Dietitian with Womens Health & Family Services (WHFS)
I chose to study the science of Nutrition because of my interest in food and health. Furthering my studies in Dietetics gave me the knowledge and skills to educate and advise people on how powerful their diets could be to reduce their risk for, help manage or even treat diseases.
I chose to study at Curtin because their Nutrition and Dietetics degree offered was highly established and was the only course recognised by the Dietitans Association of Australia, in WA.
The opportunities and experience gained whilst on my practical placements really contributed to my graduate attribute development. The practical placements were very well coordinated. It gave me valuable exposure to realize the different fields of work that I could do as a dietitian, and the opportunity to explore my interest in maternal and child health. The work that I did on placement helped me to demonstrate my competency when applying for jobs, and was key to gaining my current position at WHFS. The teaching staff at Curtin were excellent in their support and knowledge of nutrition and dietetics, which is important as the science of nutrition is constantly updating and changing.
After relaxing a bit after graduating, and picking up occasional locum work, I was fortunate to gain employment at Women’s Health & Family Services [WHFS] in Northbridge, at which I am currently working for my 3rd consecutive year. WHFS is a community health clinic that offers a variety of services to women and their families, especially those who are low-income, culturally and linguistically diverse or marginalised in the community. My work is diverse and varies day to day, it is challenging at times but also very rewarding. I run the Nutrition Program in the Community Development Service area at WHFS, and so a core part of my work involves connecting with and going out into the community to give nutrition educational talks and workshops, but also networking with local government and other organizations involved in public health and nutrition, developing resources and program planning. When I started, the Nutrition program was newly established, solely for nutrition promotion. Over my time I have been able to expand the program to now include dietetic consultation services, establish healthy eating workplace initiatives and successfully advocated for an outdoor kitchen and garden to be built here at WHFS. Thus a typical day’s work would involve any of these aspects – depending on the day!
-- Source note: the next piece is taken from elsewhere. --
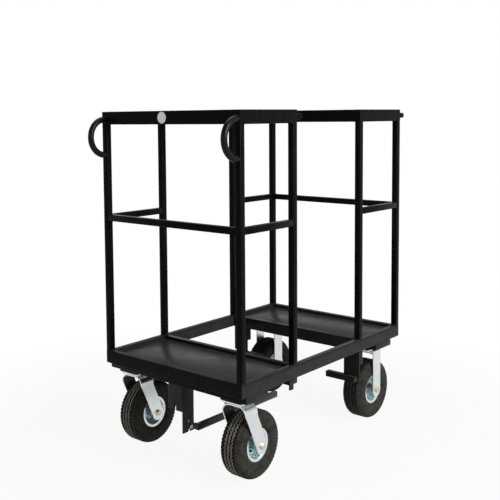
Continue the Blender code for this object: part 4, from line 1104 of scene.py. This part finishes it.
# %% Guards
STUB, STUB_TALL, GUARD_PLATE = 25.4 * MM, 64 * MM, 6 * MM
for side in SIDES:
    node = f"guard_bracket_{side}"
    low, high = box_of(node)
    first = [high[0] - STUB, low[1], high[2] - STUB_TALL]
    stub = bar(first, [high[0], high[1], high[2] + REACH / 2], "z")
    last = [low[0] + GUARD_PLATE, high[1], high[2]]
    plate = bar(low, last, "x", corner=1.5 * MM, lip=0.6 * MM)
    piece(f"guard_hanger_{side}", [stub, plate], [node])
    node = f"guard_bar_{side}"
    low, high = box_of(node)
    high[2] += REACH
    piece(f"guard_tube_{side}", [bar(low, high, "y")], [node])

# %% [markdown]
# ## Floor, light and camera
# The cart stands on a pale floor under large soft lamps. The floor and the sky are white to
# the camera, and polished metal sees the same white. The camera is about three and a half
# metres off at chest height, and looks at the push end from the right.


# %% Floor
def seen_by(tree, *rays):
    """1 for a ray of any of these kinds, and 0 for every other ray."""
    kinds = add(tree, "LightPath", {}).node.outputs
    share = kinds[rays[0]]
    for ray in rays[1:]:
        share = add(tree, "Math", {0: share, 1: kinds[ray]}, operation="MAXIMUM")
    return share


bpy.ops.mesh.primitive_plane_add(size=40)
studio_floor = bpy.context.object
studio_floor.name = "studio_floor"
material, shader, tree, place = start_material("pale_floor")
wire(shader, {"Base Color": linear("#b4b4b4"), "Roughness": 0.9, "Specular IOR Level": 0.1})
glow = add(tree, "Emission", {"Color": (1, 1, 1, 1), "Strength": 1.0})
white = seen_by(tree, "Is Camera Ray", "Is Glossy Ray", "Is Transmission Ray")
# Away from the cart the floor turns to pure white, so that no horizon shows.
far_off = add(tree, "VectorMath", {0: place}, 1, operation="LENGTH")
fade = {0: far_off, 1: 0.8, 2: 2.0, 3: 0.92}
fade = add(tree, "MapRange", fade, interpolation_type="SMOOTHSTEP")
share = add(tree, "Math", {0: white, 1: fade}, operation="MULTIPLY")
mixed = add(tree, "MixShader", {0: share, 1: shader.outputs[0], 2: glow})
wire(tree.nodes["Material Output"], {"Surface": mixed})
studio_floor.data.materials.append(material)

# %% Light
AMBIENT = 0.15
world = bpy.data.worlds.new("studio")
bpy.context.scene.world = world
world.use_nodes = True
tree = world.node_tree
# What shines sees a white cove at its own height and a grey ceiling above it.
rise = add(tree, "SeparateXYZ", {0: add(tree, "TexCoord", {}, "Generated")}, "Z")
cove = add(tree, "MapRange", {0: rise, 1: 0.1, 2: 0.4, 3: 1.0, 4: 0.45})
shiny = seen_by(tree, "Is Glossy Ray", "Is Transmission Ray")
level = add(tree, "Mix", {0: shiny, 2: AMBIENT, 3: cove}, data_type="FLOAT")
level = {0: seen_by(tree, "Is Camera Ray"), 2: level, 3: 1.0}
level = add(tree, "Mix", level, data_type="FLOAT")
wire(tree.nodes["Background"], {"Color": (1, 1, 1, 1), "Strength": level})


def lamp(name, place, target, size, power):
    light = bpy.data.lights.new(name, "AREA")
    light.shape = "DISK"
    light.size = size
    light.energy = power
    made = in_scene(name, light)
    made.location = place
    made.rotation_euler = (Vector(target) - Vector(place)).to_track_quat("-Z", "Y").to_euler()


lamp("key_lamp", (-0.2, -4.2, 2.7), (0, 0, 0.5), 2.4, 260)
lamp("fill_lamp", (-4.2, 0.6, 2.6), (0, 0, 0.7), 1.2, 6)
lamp("top_lamp", (0.2, 0.6, 4.4), (0, 0, 0.8), 2.6, 40)

# %% Camera
PHOTO_SIDE, FOCAL_PIXELS, SENSOR = 500, 825.63, 36.0
YAW, PITCH, ROLL = math.radians(41.795), math.radians(4.443), math.radians(-0.587)
camera_data = bpy.data.cameras.new("photo_camera")
camera_data.sensor_width = SENSOR
camera_data.lens = FOCAL_PIXELS / PHOTO_SIDE * SENSOR
camera_data.shift_x = 0.090
camera_data.shift_y = -0.137
camera = in_scene("photo_camera", camera_data)
camera.location = (-2.7264, -2.1515, 1.3400)
level_ahead = math.cos(PITCH)
ahead = Vector((math.cos(YAW) * level_ahead, math.sin(YAW) * level_ahead, -math.sin(PITCH)))
camera.rotation_euler = ahead.to_track_quat("-Z", "Y").to_matrix().to_4x4().to_euler()
camera.rotation_euler.rotate_axis("Z", ROLL)
bpy.context.scene.camera = camera
bpy.context.scene.view_settings.view_transform = "Standard"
My advice to those undertaking nutrition and dietetics is to keep an open mind, and be flexible. What I have found is that whilst graduating with a degree in Nutrition and Dietetics definitely gives you a strong foundation to be an expert in the nutrition field, it is only the first step in your future career! Being a dietitian is not just about working in hospitals. Although this is important work, many avenues will utilise your nutrition and dietetics training. Do not place too high expectations on yourself to have everything set in stone and worked out within the first year or even two years! Remember that you now have many years to develop yourself and your career, not just 3 or 4 years like studying a degree. Attend as many CPD events and seminars as you can that are relevant to your work and interests, they will help keep you up to date. Put your hand to try the different expressions and areas of work that involve nutrition. You will be surprised at what doors open up, what people you meet and what specific aspects of nutrition and/or dietetics you may develop an interest in.